Other people’’s experiences can help you predict your own happiness

March 20th, 2009 - 5:08 pm ICT by ANI  

Washington, Mar 20 (ANI): Want to know how much you will enjoy an experience? Well, then ask a stranger, suggests a new study, which found that another person’’s experience is often more informative than your own best guess.

The study was led by Daniel Gilbert, professor of psychology at Harvard University and author of the 2007 bestseller “Stumbling on Happiness,” along with Matthew Killingsworth and Rebecca Eyre, also of Harvard, and Timothy Wilson of the University of Virginia.

“If you want to know how much you will enjoy an experience, you are better off knowing how much someone else enjoyed it than knowing anything about the experience itself. Rather than closing our eyes and imagining the future, we should examine the experience of those who have been there,” said Gilbert.

In one experiment, women predicted how much they would enjoy a “speed date” with a man. Some women read the man’’s personal profile and saw his photograph, and other women learned nothing whatsoever about the man, but did learn how much another woman (whom they had never met) had enjoyed dating him.

Women who learned about a previous woman’’s experience did a much better job of predicting their own enjoyment of the speed date than did woman who studied the man’’s profile and photograph.

Interestingly, both groups of women mistakenly expected the profile and photo to lead to greater accuracy, and after the experiment was over both groups said they would strongly prefer to have the profile and photograph of their next date.

In the second experiment, two groups of participants were asked to predict how they would feel if they received negative personality feedback from a peer.

Some participants were shown a complete written copy of the feedback. Other were shown nothing, and learned only how a total stranger had felt upon receiving the feedback.

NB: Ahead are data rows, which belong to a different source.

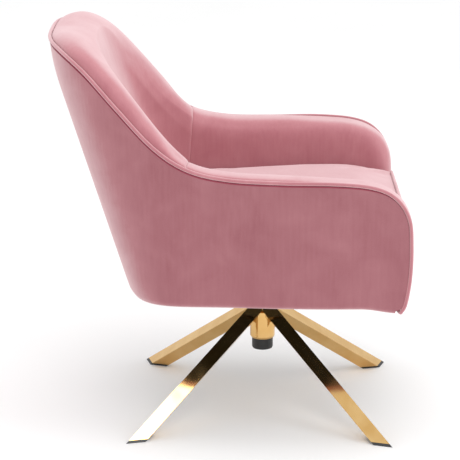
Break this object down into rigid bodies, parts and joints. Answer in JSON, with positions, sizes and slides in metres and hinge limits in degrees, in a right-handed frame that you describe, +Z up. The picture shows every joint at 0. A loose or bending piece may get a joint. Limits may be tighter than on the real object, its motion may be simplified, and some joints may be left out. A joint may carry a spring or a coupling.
{
  "type": "swivel armchair",
  "caption": "Low upholstered tub armchair with sloping wings and padded arms, turning on a hub over slanted square-tube legs set on edge.",
  "frame": {"origin": "on the floor, below the middle of the bounding box of the whole chair", "axes": "+Z up, the sitter faces -Y, +X to the sitter's left"},
  "size_m": [0.6396, 0.7198, 0.8016],
  "materials": {
    "gold_finish_steel": "polished",
    "black_plastic": "satin",
    "nylon": "satin",
    "steel": "satin",
    "black_steel": "satin",
    "wood": "matte",
    "foam": "matte",
    "black_lining": "matte",
    "piping_velvet": "matte",
    "pink_velvet": "matte"
  },
  "bodies": {
    "base": {"leg_front_left": "gold_finish_steel", "leg_front_right": "gold_finish_steel", "leg_rear_left": "gold_finish_steel", "leg_rear_right": "gold_finish_steel", "foot_front_left": "black_plastic", "foot_front_right": "black_plastic", "foot_rear_left": "black_plastic", "foot_rear_right": "black_plastic", "hub_sleeve": "gold_finish_steel", "hub_tube": "gold_finish_steel", "upper_bush": "nylon", "lower_bush": "nylon", "hub_end_cap": "black_plastic", "lower_race": "steel", "ball_cage": "nylon", "bearing_ball_1": "steel", "bearing_ball_2": "steel", "bearing_ball_3": "steel", "bearing_ball_4": "steel", "bearing_ball_5": "steel", "bearing_ball_6": "steel", "bearing_ball_7": "steel", "bearing_ball_8": "steel"},
    "seat_body": {"upper_race": "steel", "spindle": "steel", "retaining_washer": "steel", "retaining_nut": "steel", "swivel_plate": "black_steel", "plate_screw_1": "steel", "plate_screw_2": "steel", "plate_screw_3": "steel", "plate_screw_4": "steel", "left_rail": "wood", "right_rail": "wood", "front_rail": "wood", "rear_rail": "wood", "front_cross_rail": "wood", "rear_cross_rail": "wood", "seat_spring_1": "steel", "seat_spring_2": "steel", "seat_spring_3": "steel", "seat_spring_4": "steel", "left_arm_panel": "wood", "right_arm_panel": "wood", "back_panel": "wood", "left_arm_foam": "foam", "right_arm_foam": "foam", "back_foam": "foam", "left_arm_inner_cover": "pink_velvet", "right_arm_inner_cover": "pink_velvet", "back_inner_cover": "pink_velvet", "left_arm_front": "pink_velvet", "right_arm_front": "pink_velvet", "outer_cover": "pink_velvet", "edge_piping": "piping_velvet", "seat_cover": "pink_velvet", "seat_foam": "foam", "seat_piping": "piping_velvet", "front_border": "pink_velvet", "dust_cover": "black_lining"}
  },
  "joints": [
    {"name": "swivel", "type": "hinge", "parent": "base", "child": "seat_body", "pos_m": [0, -0.069, 0.25], "axis": [0, 0, 1], "continuous": true}
  ]
}
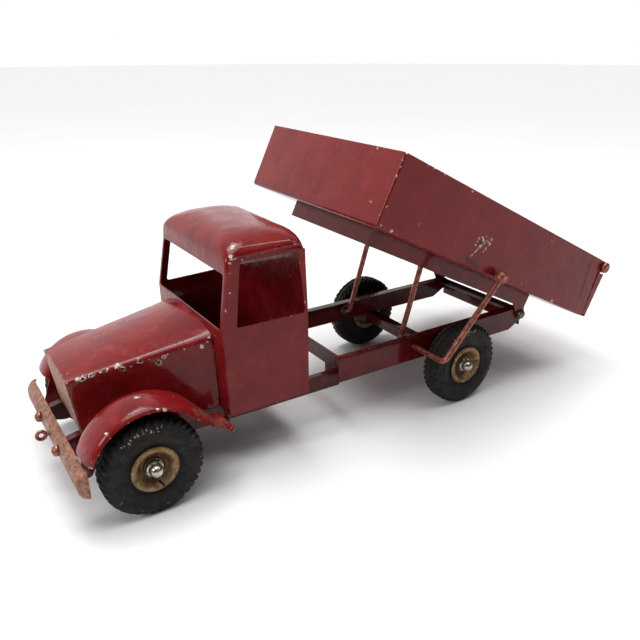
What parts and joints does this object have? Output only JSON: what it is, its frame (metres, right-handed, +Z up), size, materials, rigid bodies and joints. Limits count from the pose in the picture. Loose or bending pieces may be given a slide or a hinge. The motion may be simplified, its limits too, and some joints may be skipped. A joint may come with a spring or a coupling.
{
  "type": "toy dump truck",
  "caption": "Pressed-steel toy tipping lorry with open cab, tilting bed worked by a side lever, hinged tailgate and rubber-tyred free-rolling wheels.",
  "frame": {"origin": "on the floor below the centre of the overall box", "axes": "+X towards the hood, +Y to the driver's left where the lever is, +Z up"},
  "size_m": [0.4922, 0.1934, 0.2205],
  "materials": {
    "red_paint": "gloss, worn",
    "copper_plate": "worn satin",
    "brass_plate": "tarnished",
    "nickel_plate": "polished, tarnished",
    "plain_steel": "dull",
    "black_rubber": "matte"
  },
  "bodies": {
    "chassis": {"front_frame": "red_paint", "left_rail": "red_paint", "right_rail": "red_paint", "front_cross_member": "red_paint", "rear_cross_member": "red_paint", "rear_axle_housing": "red_paint", "front_axle_brackets": "red_paint", "front_axle": "plain_steel", "rear_axle": "plain_steel", "axle_caps": "nickel_plate", "axle_collars": "plain_steel", "hinge_rod": "red_paint", "bumper": "copper_plate", "bumper_bolts": "copper_plate", "bumper_nuts": "plain_steel", "tow_eye": "copper_plate", "hood": "red_paint", "grille_panel": "copper_plate", "cab_shell": "red_paint", "cab_back": "red_paint", "left_fender": "red_paint", "right_fender": "red_paint", "left_step_bracket": "red_paint", "right_step_bracket": "red_paint"},
    "bed": {"bed_tray": "red_paint", "bed_subframe": "red_paint", "bed_saddle": "red_paint", "gate_rod": "red_paint"},
    "gate": {"tailgate": "red_paint"},
    "lever": {"lift_rod": "copper_plate", "lever_knob": "nickel_plate", "lever_collars": "plain_steel"},
    "wheel_front_left": {"tyre_front_left": "black_rubber", "hub_outer_front_left": "brass_plate", "hub_inner_front_left": "brass_plate"},
    "wheel_front_right": {"tyre_front_right": "black_rubber", "hub_outer_front_right": "brass_plate", "hub_inner_front_right": "brass_plate"},
    "wheel_rear_left": {"tyre_rear_left": "black_rubber", "hub_outer_rear_left": "brass_plate", "hub_inner_rear_left": "brass_plate"},
    "wheel_rear_right": {"tyre_rear_right": "black_rubber", "hub_outer_rear_right": "brass_plate", "hub_inner_rear_right": "brass_plate"}
  },
  "joints": [
    {"name": "bed_tilt", "type": "hinge", "parent": "chassis", "child": "bed", "pos_m": [-0.17496, 0, 0.0532], "axis": [0, 1, 0], "range_deg": [0, 26.24]},
    {"name": "lift_lever", "type": "hinge", "parent": "chassis", "child": "lever", "pos_m": [-0.04706, 0, 0.0527], "axis": [0, 1, 0], "range_deg": [0, 105.2]},
    {"name": "tailgate_swing", "type": "hinge", "parent": "bed", "child": "gate", "pos_m": [-0.2397, 0, 0.09632], "axis": [0, 1, 0], "range_deg": [0, 90]},
    {"name": "wheel_front_left_spin", "type": "hinge", "parent": "chassis", "child": "wheel_front_left", "pos_m": [0.18844, 0.06665, 0.035], "axis": [0, 1, 0], "continuous": true},
    {"name": "wheel_front_right_spin", "type": "hinge", "parent": "chassis", "child": "wheel_front_right", "pos_m": [0.18844, -0.07335, 0.035], "axis": [0, 1, 0], "continuous": true},
    {"name": "wheel_rear_left_spin", "type": "hinge", "parent": "chassis", "child": "wheel_rear_left", "pos_m": [-0.08456, 0.06665, 0.035], "axis": [0, 1, 0], "continuous": true},
    {"name": "wheel_rear_right_spin", "type": "hinge", "parent": "chassis", "child": "wheel_rear_right", "pos_m": [-0.08456, -0.07335, 0.035], "axis": [0, 1, 0], "continuous": true}
  ],
  "couplings": [
    {"joint": "lift_lever", "follows": "bed_tilt", "ratio": 4.0015}
  ]
}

The latter group more accurately predicted their own reactions to the negative feedback. Once again, participants mistakenly guessed that a written copy of the feedback would be more informative than knowledge of a total stranger’’s experience.

“People do not realize what a powerful source of information another person’’s experience can be because they mistakenly believe that everyone is remarkably different from everyone else. But the fact is that an alien who knew all the likes and dislikes of a single human being would know a great deal about the species, Gilbert said.